With the introduction of BACnet™, an ASHRAE (American Society of Heating, Refrigerating and Air-Conditioning Engineers) and ANSI (American National Standards Institute) protocol standard, and LonTalk™, a protocol integration approach developed by Echelon, some uniformity of standards and communications has been achieved in the industry. BACnet™ was intended to standardize HVAC interoperability and serve as a solution to industry-wide issues. In use, however, BACnet™ exists in multiple versions and includes various non-standard feature functions available to vendors. Many vendors dictate a particular BACnet™ version that must be used in order to achieve system compliance, forcing BAS users to update. BACnet™ is therefore not completely interoperable across versions and features. Further, present BASs are typically single protocol architectures. Thus, while a given BAS is “compatible” with a protocol standard, the BAS is natively compatible with only a single protocol, such as BACnet™, another standard protocol, or a proprietary protocol.
In a simplified analogy, a BAS can be compared to a bound book. Each installation of the BAS is a different reader of the book. The book may contain multiple chapters or sections and must be custom written and professionally bound for each reader. The chapters may each be written in a different language, if the BAS is compatible with multiple protocol versions or vendors. To read the various different languages that are in the book, the reader will need to manually consult a dictionary to translate each chapter into the reader's primary or preferred language. Multiple dictionaries may be needed. The reader may not be able to completely translate each language, or may only be able to translate some chapters into non-preferred languages in which the reader is merely conversant but not fluent, and therefore the reader may only obtain a basic understanding of one or more chapters. For example, one chapter of the book might be a first language representing a particular vendor's preferred or native version of BACnet™ for the BAS, while another chapter of the book represents another vendor's version of BACnet™ in a second language. If the second language is not one understood by the reader, the reader may only be able to become minimally proficient in the second language using the dictionary to translate. Without complete fluency, the book is not useful to the reader for high-level tasks or communicate effectively. Some languages may be untranslatable, requiring the reader to consult a translator to manually translate the chapter or chapters. Manual translation in particular is time-consuming and expensive, and if whole chapters are translated, the entire book must be professionally rebound to permanently incorporate the translated material. Without professional rebinding, the reader will need to repeat the manual translation the next time the book is read.
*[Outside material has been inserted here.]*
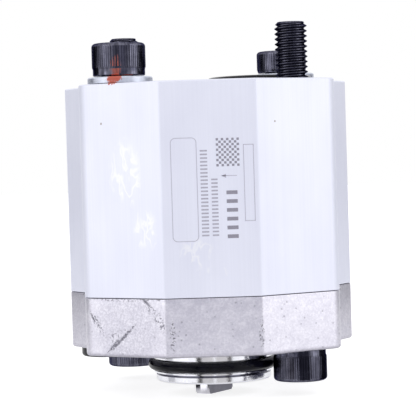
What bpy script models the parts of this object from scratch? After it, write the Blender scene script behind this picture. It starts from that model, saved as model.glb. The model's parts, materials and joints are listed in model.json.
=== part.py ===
# External gear pump with a front flange, a tang-ended drive shaft and rear suction port.
# Metres, +Z up. The drive shaft turns on Z, and the flange's mounting face lies at Z = 0,
# so the shaft end points down and the closed rear face of the body points up.
import math

import bmesh
import bpy
from mathutils import Vector

mm = 0.001

# Clearances
seat_gap = 0.3 * mm            # between faces that rest on each other
fit_gap = 0.25 * mm            # around a piece that sits in a hole or a groove
running_gap = 0.2 * mm         # around a journal, and beside the gear faces

# Gear set
tooth_count = 12
centre_distance = 26.0 * mm
pressure_angle = math.radians(25)
flank_backlash = 0.3 * mm      # taken off the pitch-circle thickness of each tooth
gear_width = 9.0 * mm
dedendum = 1.25                # depth of a tooth below the pitch circle, in modules
root_fillet = 0.4              # share of the half gap at the root that the fillet takes
journal_radius = 7.0 * mm
journal_relief = 0.6 * mm      # journals stop this far inside the blocks' outer faces
shaft_end_radius = 6.0 * mm

# Drive tang
tang_thickness = 4.0 * mm
tang_length = 5.5 * mm
tang_proud = 3.4 * mm          # how far the tang reaches below the pilot
tang_angle = math.radians(58)  # direction of the blade from +X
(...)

Additionally, BAS installation and maintenance are still generally labor-intensive custom tasks that vary with each system implementation. Upgrading, expanding, and updating or removing system components and services in particular are also complex tasks, as the existing BAS may or may not support new devices and must be manually reconfigured to recognize and incorporate changes. In a common scenario, a user managing a building site with two control units operating in an existing BAS wants to add a third control unit in a newly constructed wing of the building. The user must upgrade the existing control units to the new version of the third control unit in order for the system to be compliant because the system cannot accommodate multiple versions or integrate the new control unit.
Returning to the book analogy, then, when updates to chapters in the book are necessary, or when whole new chapters are added, the entire book must be returned to the original author to be rewritten and subsequently professionally rebound. Any dictionaries must also be updated accordingly and manual translations repeated. Updates and additions are therefore labor-intensive and time-consuming to accomplish.
User interfaces, typically computer-displayed graphical user interfaces (GUIs), for such BASs are typically static and compel users to perform tasks and view information in a predetermined way. Changing the way the user interface functions requires customization beyond the ability of the ordinary user, who is generally not trained in computer programming.
Existing BASs also do not offer the accessibility, customization, and management tools desired by system users. Current BASs are difficult and communicatively cumbersome to manage on a large scale, such as by a regional or nationwide retailer or other organization. Further, while Internet-based and accessible systems are presently available and in use, these systems suffer from several drawbacks. Many current Internet BASs were created as add-ons to existing BASs and thus have integrated and proprietary designs. These systems do not offer the adaptability and extensibility necessary to interface with non-native systems and sub-systems, a particular issue with respect to large-scale systems implemented in existing structures. Existing system also do not provide higher-level extensibility, configurability, and customization tools.
More recently, ASHRAE has released an XML and BACnet™ web services interface specification. According to ASHRAE, the interface is intended to be communication protocol neutral in that defined web services can be used with any underlying protocol. This approach is a least common denominator approach that can span multiple BACnet™ version specifications, wherein BAS services are supported by the intrinsic functionality of the protocol. This approach, however, still requires a gateway or translation to normalize special or proprietary functions and also requires translation or normalization between protocols rather than more smoothly running each protocol natively. Further, while the functions can be translated or normalized, data is often not given complete semantic meaning or context. In other words, while least common denominator systems can recognize data as red, blue, or green, these systems cannot recognize shades of these colors, and data loses some level of meaning when generalized to only the primary color.
Accordingly, a need remains for an intelligent BAS with available high-level user customization features and increased communication, management, and control options, particularly from a user perspective.